If you’re in the early stages of separation, you’ll know exactly what I mean.
It takes over your days, nights, thoughts at work, and those few quiet moments when you’d – normally – rest.
And whatever energy you have left after managing the practicalities is usually spent just trying to survive — putting on a brave face for colleagues, holding things together for the kids, or keeping up appearances with friends.
That means your ability to make decisions, remember details, and weigh up financial options is naturally reduced. You’re not broken. You’re not weak. You’re human.
When I spoke to the advisers, I reminded them: “We cannot overestimate how much bandwidth this takes from clients.”
And it’s true. Which is why, as your adviser, my role isn’t just to crunch numbers.
It’s to simplify, support, and protect you from being overwhelmed.
The Three Stages of Divorce
I explained to my peers that I find it useful to look at divorce in three distinct stages:
1. Separation
This is when the relationship has broken down, emotions are raw, and you may not even know what you want yet.
At this stage, clarity matters more than detail.
A good adviser won’t flood you with technical jargon or binders of spreadsheets – they’ll guide you step by step, and connect you with the right professionals (like family lawyers) when you need them.
2. Negotiation
This is where the financial side gets more concrete.
We’re talking about property settlements, superannuation splits, and budgets for the future.
Here, an adviser plays a critical role in gathering the right information, running different scenarios, and helping you see what each option might mean for your long-term security.
And this is where one of the most valuable tools we have comes in: goal setting.
It’s not about vague dreams or lofty ambitions.
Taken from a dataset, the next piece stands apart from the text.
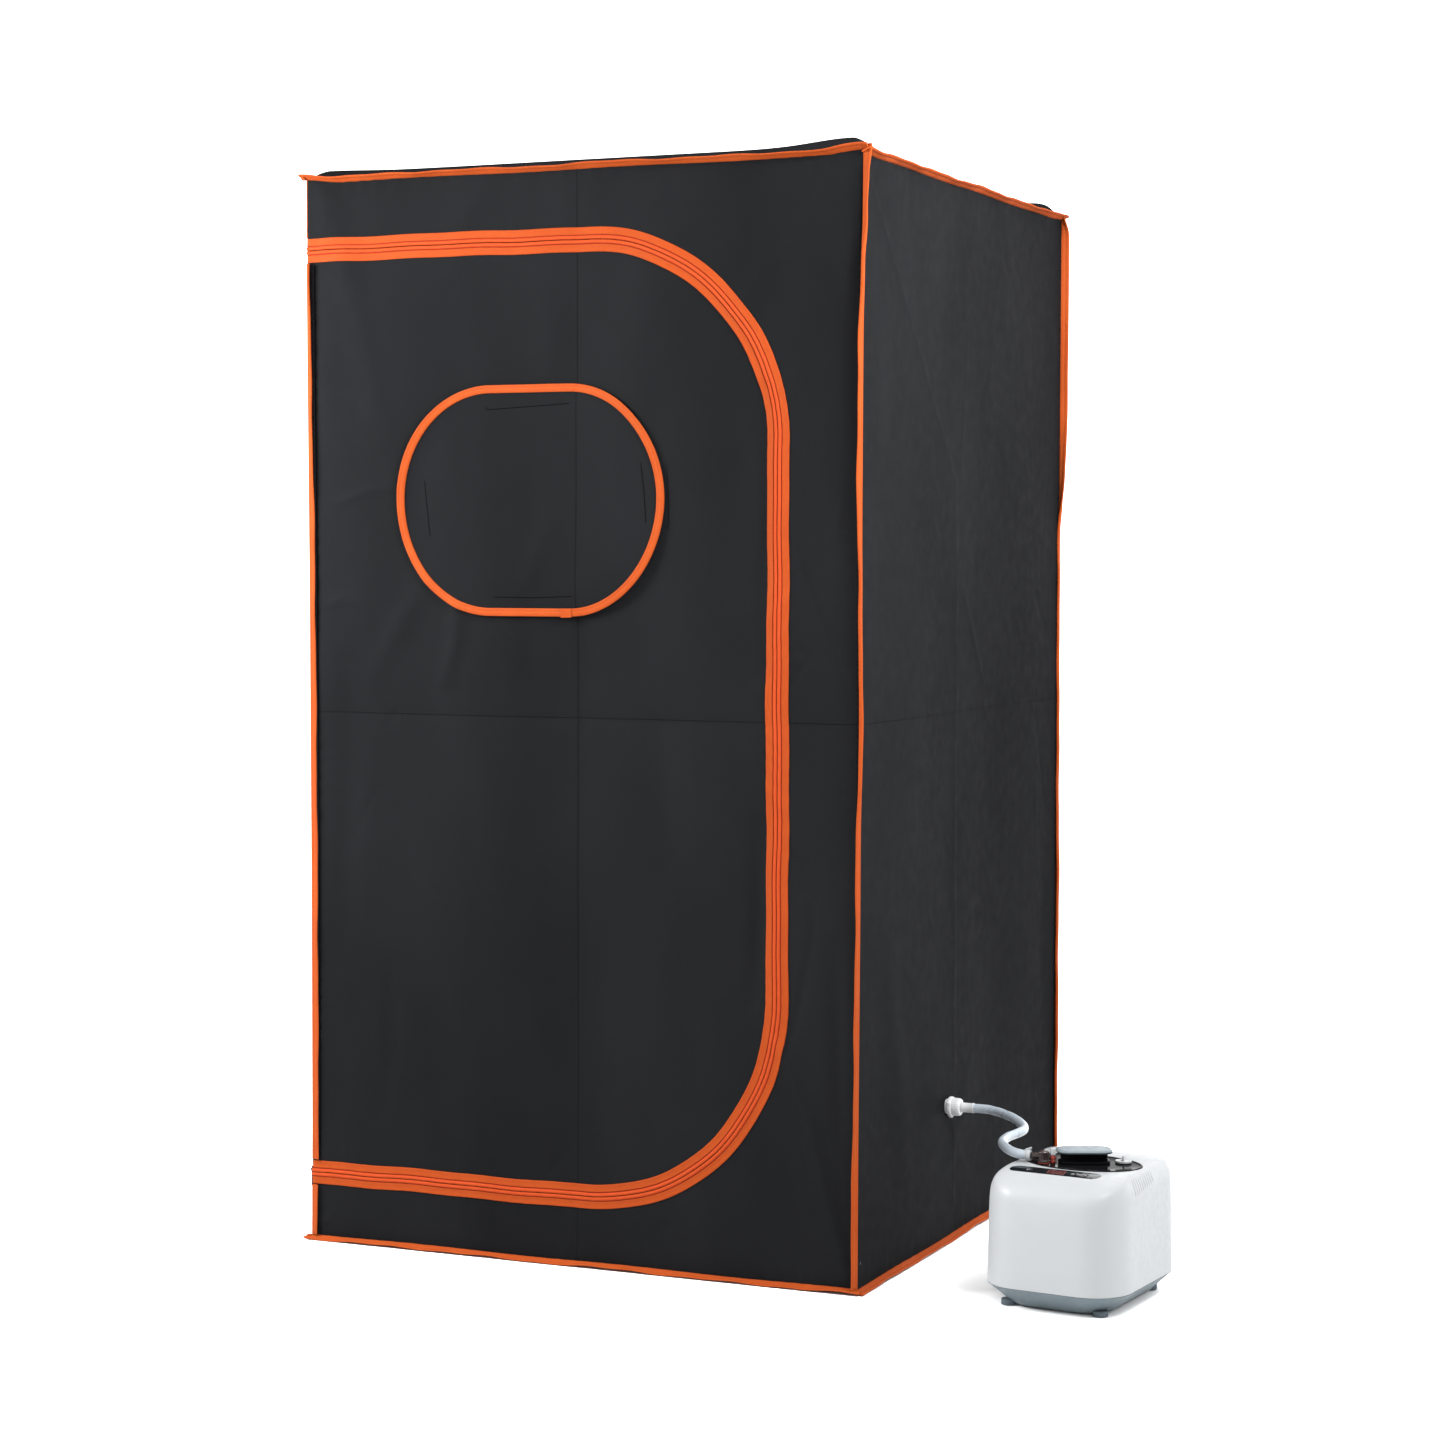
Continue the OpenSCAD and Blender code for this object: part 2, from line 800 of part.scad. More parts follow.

It’s about quantifying what “fair” means for you.
For example: “I want to own a home without a mortgage, stay in my kids’ school zone, and have enough to retrain over the next three years.” That’s a real, tangible goal we can plan around.
3. Moving Forward
Once everything is signed — the consent orders or binding financial agreements — this is the stage where you can begin to rebuild.
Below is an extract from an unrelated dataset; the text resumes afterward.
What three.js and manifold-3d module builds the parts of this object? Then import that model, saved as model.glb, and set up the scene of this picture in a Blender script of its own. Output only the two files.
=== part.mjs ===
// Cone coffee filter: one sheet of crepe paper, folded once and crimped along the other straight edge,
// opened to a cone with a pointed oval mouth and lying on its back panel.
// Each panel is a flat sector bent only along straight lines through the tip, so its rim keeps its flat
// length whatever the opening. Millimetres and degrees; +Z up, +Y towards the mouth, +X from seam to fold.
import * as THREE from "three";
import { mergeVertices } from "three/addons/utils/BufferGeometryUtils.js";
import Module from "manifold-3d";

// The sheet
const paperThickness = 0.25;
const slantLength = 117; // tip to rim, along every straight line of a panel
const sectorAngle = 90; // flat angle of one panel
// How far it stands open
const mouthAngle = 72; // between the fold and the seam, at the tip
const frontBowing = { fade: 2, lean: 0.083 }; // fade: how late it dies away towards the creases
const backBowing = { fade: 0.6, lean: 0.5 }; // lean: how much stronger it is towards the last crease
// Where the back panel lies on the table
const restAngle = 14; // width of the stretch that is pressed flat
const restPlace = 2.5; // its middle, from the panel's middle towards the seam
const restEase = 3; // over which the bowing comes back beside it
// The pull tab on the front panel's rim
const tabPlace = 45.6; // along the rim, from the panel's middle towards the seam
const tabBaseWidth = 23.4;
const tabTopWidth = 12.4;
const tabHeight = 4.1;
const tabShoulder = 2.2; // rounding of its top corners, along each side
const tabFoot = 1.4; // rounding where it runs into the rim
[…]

If you’ve been supported properly through the process, you’re not starting from rock bottom. You’re ready to turn the page and accelerate into your next chapter.
The Three Truths
Another concept I shared with advisers was something I call the three truths. In every divorce, there’s:
- Her truth.
- His truth.
- And the actual truth.
When you’re in the thick of it, it’s natural to believe your version of events is the only valid one. And when you speak to your lawyer, your friends, or even your adviser, it’s easy for them to get swept up in your story too.
But part of my role – and part of what makes ethical advice so valuable – is to balance those truths. Not to minimise your experience, but to make sure decisions aren’t made on incomplete or distorted information.
That objectivity is what helps protect you financially, even if it’s uncomfortable in the moment.
Why Impartiality Matters
Something else I told the room full of advisers: our job isn’t just to help clients get what they want.
It’s to help them understand what they need.
Sometimes that means telling you not to make a rash decision. Sometimes it means pausing a settlement discussion until you’re in a better headspace.
And sometimes it even means saying: “I can’t be the right adviser for both of you anymore.”
That last one is hard. But it’s right.
Because when a couple separates, continuing to act for both parties can create conflicts of interest that put everyone at risk. The best advisers know when to step aside, and when to bring in trusted colleagues to support each party separately.
Doing the Right Thing
At the heart of it, ethics in divorce advice isn’t about ticking compliance boxes. It’s about doing the right thing, even when no one’s watching.
When I told advisers that in my seminar, I could see heads nodding across the virtual room.
Because whether you’re the professional or the client, what matters most isn’t just the money. It’s being able to look back and feel proud of how you conducted yourself.
The Takeaway for You
So, what does all of this mean for you, right now, as you navigate divorce?
It means:
- Expect to feel overwhelmed – that’s normal.
- Know that there’s a process, and that each stage requires different kinds of support.
- Understand that objectivity, even when uncomfortable, protects you.
- And trust that a good adviser won’t just chase outcomes – they’ll hold themselves to the highest ethical standards, even when it costs them commercially.
When I stood in front of my professional peers and talked about the ethical dilemmas of divorce, I wasn’t talking about theory.
I was talking about real people, real pain, and the responsibility we have as advisers to guide you through it with dignity, clarity, and care.
Because at the end of the day, divorce is not just about dividing assets. It’s about preserving futures.